Posted: August 15, 2018

Judge Cogan Denies Motion To Dismiss Discrimination Action, Finding That Plaintiffs’ EEOC Complaint Satisfied Exhaustion Requirements Even Where Lawsuit Expanded On Allegations

Posted by Solomon N. Klein, Litigation Partner

District Judge Brian M. Cogan denied a motion to dismiss where defendant argued that plaintiff failed to exhaust his administrative remedies before filing his lawsuit. Anderson v. Alclear, LLC, 18-cv-1525 (E.D.N.Y. Aug. 10, 2018) (BMC) (RML). (Interestingly, the Court ruled directly on defendant’s pre-motion conference letter, deeming the pre-motion conference letter to constitute the motion to dismiss.)

Defendant argued that plaintiff’s EEOC complaint – an administrative process that plaintiff was required to exhaust prior to bringing the action – omitted a number of the alleged discriminatory acts that were subsequently alleged in the federal lawsuit at issue. The Court denied the motion, noting the “loose pleading” requirements for EEOC complaints “based on the recognition that ‘EEOC charges frequently are filled out by employees without the benefit of counsel and that their primary purpose is to alert the EEOC to the discrimination that a plaintiff claims [he] is suffering. Deravin v. Kerik, 335 F.3d 195, 201 (2d Cir. 2003).’”

This is not a case in which a claimant administratively raised one basis for illegal discrimination and then sought to sue on another, e.g., race discrimination versus sex discrimination. Instead, plaintiff has pleaded three new facts demonstrating his claim of discrimination on the basis of national origin. Each one is reasonably related to the facts included in plaintiff’s EEOC charge.

First, defendant claims that the EEOC did not have adequate notice of a statement allegedly made by one of plaintiff’s supervisors that “Jamaicans are taking over.” The Court fails to see why. Plaintiff indicated in the EEOC charge that he was discriminated on the basis of his national origin, that he was Jamaican, and that he was verbally harassed “more than any other worker” during his time of employment. Plaintiff’s use of the word “worker” in this instance indicates that the individuals whom plaintiff believes verbally harassed him (and his coworkers) were his superiors. This Court is confident that the EEOC can put two and two together and would think to investigate whether members of management made inflammatory statements directed at plaintiff about his Jamaican national origin based on the details provided in plaintiff’s charge.

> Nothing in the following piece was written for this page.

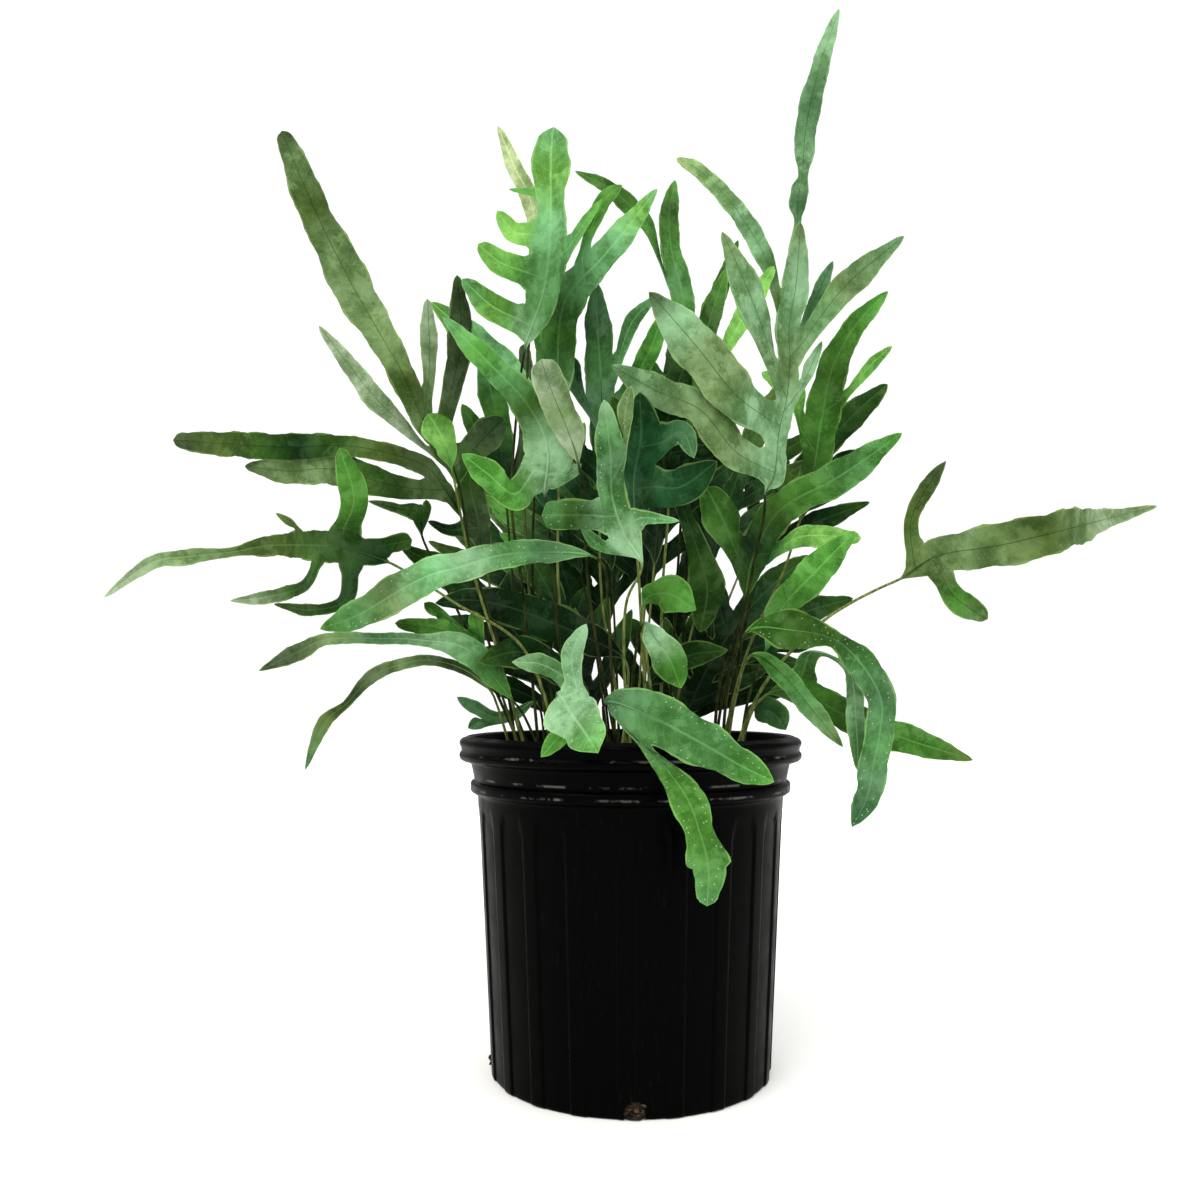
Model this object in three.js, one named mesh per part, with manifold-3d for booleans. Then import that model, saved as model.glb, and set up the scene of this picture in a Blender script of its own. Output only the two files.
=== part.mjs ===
// A blue star fern growing in a black ten-inch nursery pot.
// Millimetres, +Z up, the origin at the middle of the pot's foot, the front of the plant towards -Y.

import * as THREE from "three";
import { mergeVertices } from "three/addons/utils/BufferGeometryUtils.js";
import Module from "manifold-3d";

const wasm = await Module();
wasm.setup();

// Pot
const POT_HEIGHT = 242;
const RIM_RADIUS = 127;
const NECK_RADIUS = 119;
const BEAD_RADIUS = 118.5;
const WALL_TOP_RADIUS = 113.5;
const FOOT_RADIUS = 102;
const WALL = 2.2;
const FLOOR = 3;
const RIM_BAND = 17;
const RIM_BULGE = 1.5;
const FOOT_ROUND = 1.5;
const BEAD_LEVEL = 205;
const BEAD_BAND = 13;
const FLUTES = 20;
const FLUTE_OFFSET = THREE.MathUtils.degToRad(6);
const FLUTE_ANGLE = THREE.MathUtils.degToRad(12.5);
const FLUTE_DEPTH = 1.2;
const FLUTE_TOP = 190;
const FLUTE_RUNOUT = 8;
const DRAIN_HOLES = 4;
const DRAIN_WIDTH = 14;
const DRAIN_HEIGHT = 12;
const DRAIN_DEPTH = 14;

// Soil
const SOIL_LEVEL = 217;
const SOIL_LUMPS = [
  { rise: 1.5, along: 0.13, across: 0.17 },
  { rise: 0.9, along: 0.31, across: -0.27 },
];
const SOIL_RINGS = 7;
const SOIL_SIDES = 40;
const GAP = 0.3;

// Fronds
const STIPE = 2.6;
const STIPE_DEPTH = 14;
const STIPE_STEP = 48;
const BLADE = 0.8;
const RIB_FADE = 26;
const SPINE_STEP = 15;
const RIM_STEP = 4;
const LOBE_STEP = 25;
const RIPPLE = 1.8;
const RIPPLE_LENGTH = 47;
const RIPPLE_WIDTH = 18;
const RAGGED = 0.07;
const RAGGED_LENGTH = 25;
const FROND_TURN = 2.4;
const PER_SPAN = 14;
const SIGHT_ROUNDS = 30;
const ROOT_BLEND = 0.7;
const ROOT_RUN = 75;
const LEAST_TIP = 2;
const LIFT = 4;
const LIFT_RUN = 26;
const LOBE_CLEAR = 2;

// The crown is built up of curved layers, one behind another, from -1 at its front to 1 at its back.
const CROWN_DEPTH = 88;
const CROWN_SPREAD = 0.42;
const CROWN_REACH = 430;
const CROWN_ROUND = 0.75;

// All the layers sway to and fro together, more with height, so that the blades face many ways.
const SWAY_RISE = 190;
const SWAYS = [
  { reach: 32, along: 235, up: 950, start: 0.9 },
  { reach: 10, along: 118, up: -420, start: 2.1 },
];

// A place on a layer is given by where it is seen from the front, on a square picture.
const PICTURE = 1200;
const FOCAL = 1097;
const EYE = new THREE.Vector3(-22.4, -830, 277.5);
const EYE_TILT = 0.0795;

const SAGE = 0x73886a;
const FRESH = 0x5ba050;
const DEEP = 0x37683f;
const BLUE = 0x5e9a80;
const OLIVE = 0x55683f;
const PALE = 0x8fc07c;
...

Second, defendant claims that the EEOC did not have adequate notice of plaintiff’s claim that defendant provided health insurance benefits to every other employee except him. Defendant’s argument for dismissal is strongest with respect to this fact, because the narrative portion of plaintiff’s charge does not state that defendant denied him health insurance. However, under the section of plaintiff’s charge entitled “Acts of alleged discrimination,” plaintiff checked a box indicating that the company denied him services. Given the “loose pleading” standard permitted in this analysis, the Court will equate “services” with “benefits” here. There is presumably a discrete number of benefits that defendant offers to all of its employees. Health insurance is one example, and this box should have signaled to the agency that plaintiff may have been denied certain benefits. All the agency had to do was look at the defendant’s limited universe of benefits and confirm whether plaintiff received them. In addition, plaintiff’s charge even describes a medical condition, which suggests that there may have been issues with his health. Here, plaintiff sufficiently directed the agency to the facts that he had medical issues and was denied services; as a result, an alleged denial of health care benefits can reasonably be expected to fall within the scope of the agency’s investigation into his claims.

Finally, defendant claims there was inadequate notice of plaintiff’s allegation that defendant did not discipline plaintiff’s Indian coworker for a policy violation. This is wrong. Plaintiff states in his charge that he was unfairly written up more than any other employee and that he knows that other employees were not disciplined for certain actions. The EEOC does not need to be told the nationality of other employees to successfully investigate whether plaintiff was subject to disparate treatment on the basis of his Jamaican heritage. The point of the administrative charge is to allow the agency to conduct a meaningful investigation; it is not for the plaintiff to conduct this investigation himself

Anderson v. Alclear, LLC, 18-cv-1525 (E.D.N.Y. Aug. 10, 2018) (BMC) (RML).